-- begin LISTED ENTRIES --
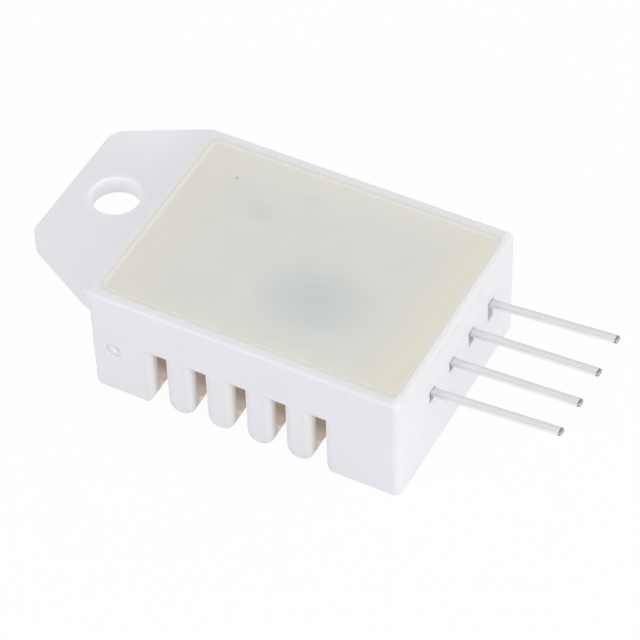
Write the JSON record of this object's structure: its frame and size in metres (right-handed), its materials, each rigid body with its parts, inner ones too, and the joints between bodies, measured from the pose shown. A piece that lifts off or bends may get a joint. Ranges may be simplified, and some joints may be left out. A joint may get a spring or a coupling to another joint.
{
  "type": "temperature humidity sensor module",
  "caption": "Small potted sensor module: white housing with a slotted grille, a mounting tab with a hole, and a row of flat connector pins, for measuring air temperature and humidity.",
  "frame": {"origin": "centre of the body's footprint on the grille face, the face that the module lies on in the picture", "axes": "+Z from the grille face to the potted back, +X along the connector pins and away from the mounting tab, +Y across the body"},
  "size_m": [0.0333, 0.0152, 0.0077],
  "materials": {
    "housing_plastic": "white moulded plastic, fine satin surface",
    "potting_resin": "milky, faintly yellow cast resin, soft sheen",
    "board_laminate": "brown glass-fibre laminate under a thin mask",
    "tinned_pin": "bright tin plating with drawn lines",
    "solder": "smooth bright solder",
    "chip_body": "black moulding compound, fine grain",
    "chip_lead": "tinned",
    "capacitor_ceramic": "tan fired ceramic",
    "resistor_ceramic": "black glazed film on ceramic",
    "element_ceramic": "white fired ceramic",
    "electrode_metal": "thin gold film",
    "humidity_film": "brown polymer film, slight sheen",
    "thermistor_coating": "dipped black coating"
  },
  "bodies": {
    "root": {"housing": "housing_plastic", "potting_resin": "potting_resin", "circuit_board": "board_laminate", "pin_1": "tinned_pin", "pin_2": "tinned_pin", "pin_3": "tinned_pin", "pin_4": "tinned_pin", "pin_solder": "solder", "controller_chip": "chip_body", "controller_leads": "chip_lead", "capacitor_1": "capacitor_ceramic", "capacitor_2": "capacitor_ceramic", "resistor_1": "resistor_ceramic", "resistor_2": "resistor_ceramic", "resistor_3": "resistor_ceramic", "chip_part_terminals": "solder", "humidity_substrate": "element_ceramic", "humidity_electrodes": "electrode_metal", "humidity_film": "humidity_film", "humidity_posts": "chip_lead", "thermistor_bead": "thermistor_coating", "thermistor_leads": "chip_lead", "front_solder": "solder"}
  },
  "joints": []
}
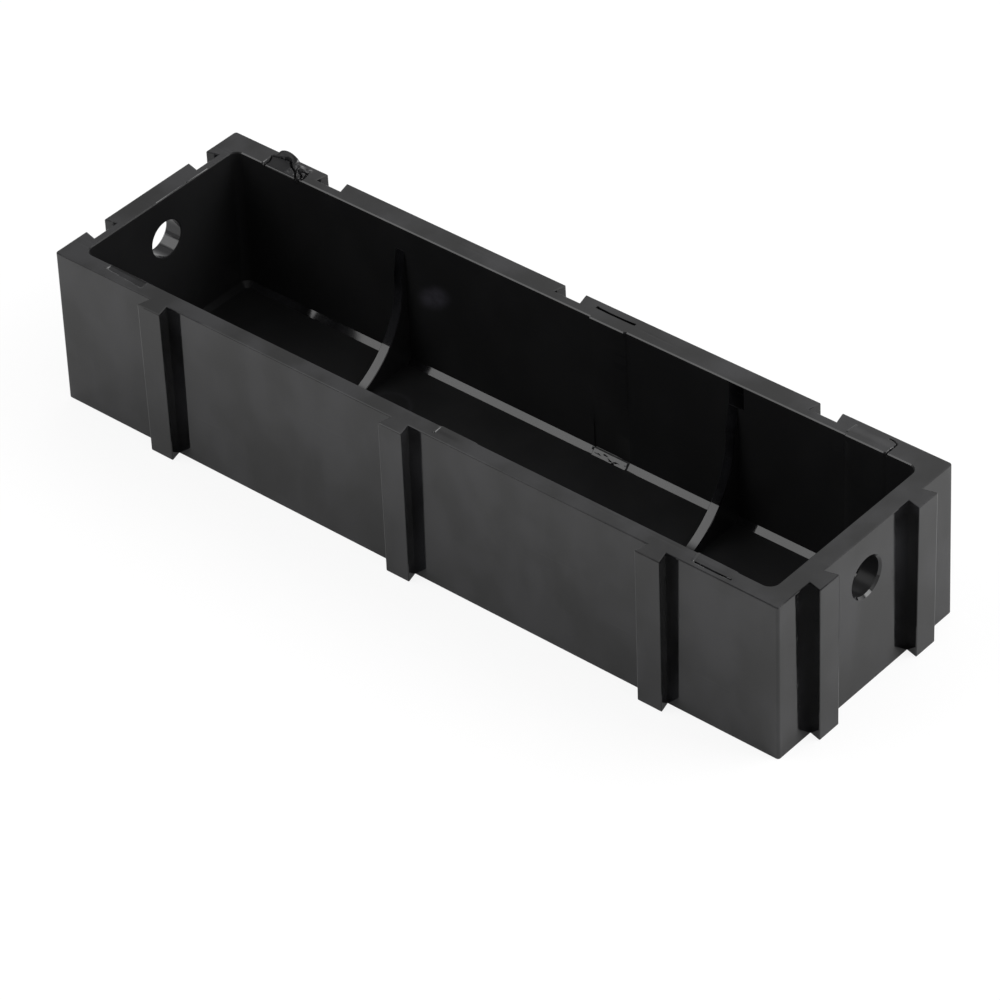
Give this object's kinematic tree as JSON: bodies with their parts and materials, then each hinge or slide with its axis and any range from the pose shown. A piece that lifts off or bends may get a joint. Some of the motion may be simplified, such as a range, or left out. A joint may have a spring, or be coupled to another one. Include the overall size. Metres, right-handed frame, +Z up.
-- end LISTED ENTRIES --
* **REQUIREMENTS**
Print all of the data exactly as it was given.

* **RESULT BELOW**
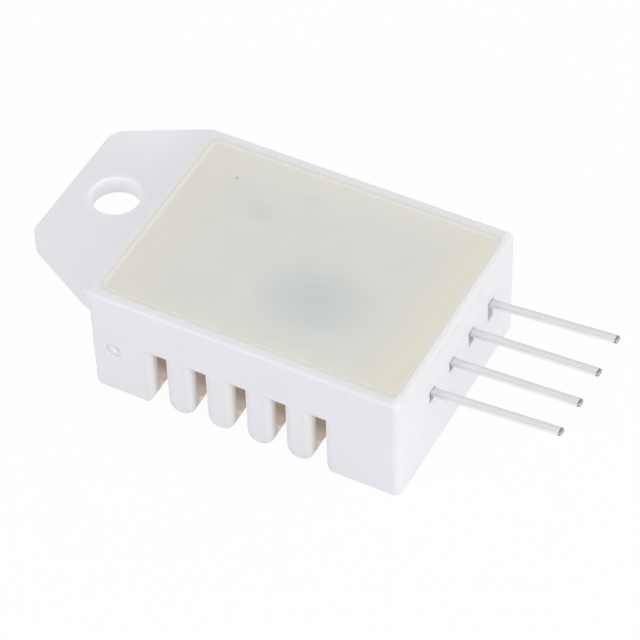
Write the JSON record of this object's structure: its frame and size in metres (right-handed), its materials, each rigid body with its parts, inner ones too, and the joints between bodies, measured from the pose shown. A piece that lifts off or bends may get a joint. Ranges may be simplified, and some joints may be left out. A joint may get a spring or a coupling to another joint.
{
  "type": "temperature humidity sensor module",
  "caption": "Small potted sensor module: white housing with a slotted grille, a mounting tab with a hole, and a row of flat connector pins, for measuring air temperature and humidity.",
  "frame": {"origin": "centre of the body's footprint on the grille face, the face that the module lies on in the picture", "axes": "+Z from the grille face to the potted back, +X along the connector pins and away from the mounting tab, +Y across the body"},
  "size_m": [0.0333, 0.0152, 0.0077],
  "materials": {
    "housing_plastic": "white moulded plastic, fine satin surface",
    "potting_resin": "milky, faintly yellow cast resin, soft sheen",
    "board_laminate": "brown glass-fibre laminate under a thin mask",
    "tinned_pin": "bright tin plating with drawn lines",
    "solder": "smooth bright solder",
    "chip_body": "black moulding compound, fine grain",
    "chip_lead": "tinned",
    "capacitor_ceramic": "tan fired ceramic",
    "resistor_ceramic": "black glazed film on ceramic",
    "element_ceramic": "white fired ceramic",
    "electrode_metal": "thin gold film",
    "humidity_film": "brown polymer film, slight sheen",
    "thermistor_coating": "dipped black coating"
  },
  "bodies": {
    "root": {"housing": "housing_plastic", "potting_resin": "potting_resin", "circuit_board": "board_laminate", "pin_1": "tinned_pin", "pin_2": "tinned_pin", "pin_3": "tinned_pin", "pin_4": "tinned_pin", "pin_solder": "solder", "controller_chip": "chip_body", "controller_leads": "chip_lead", "capacitor_1": "capacitor_ceramic", "capacitor_2": "capacitor_ceramic", "resistor_1": "resistor_ceramic", "resistor_2": "resistor_ceramic", "resistor_3": "resistor_ceramic", "chip_part_terminals": "solder", "humidity_substrate": "element_ceramic", "humidity_electrodes": "electrode_metal", "humidity_film": "humidity_film", "humidity_posts": "chip_lead", "thermistor_bead": "thermistor_coating", "thermistor_leads": "chip_lead", "front_solder": "solder"}
  },
  "joints": []
}
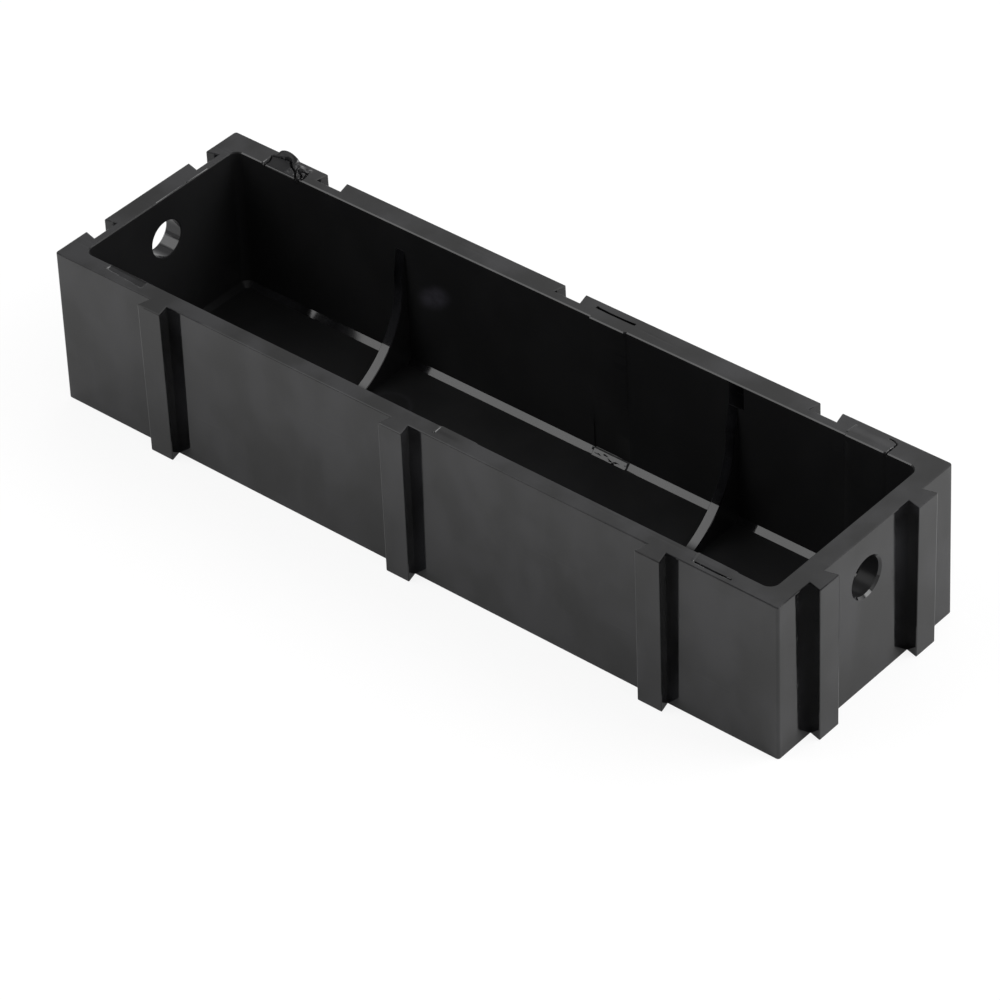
Give this object's kinematic tree as JSON: bodies with their parts and materials, then each hinge or slide with its axis and any range from the pose shown. A piece that lifts off or bends may get a joint. Some of the motion may be simplified, such as a range, or left out. A joint may have a spring, or be coupled to another one. Include the overall size. Metres, right-handed frame, +Z up.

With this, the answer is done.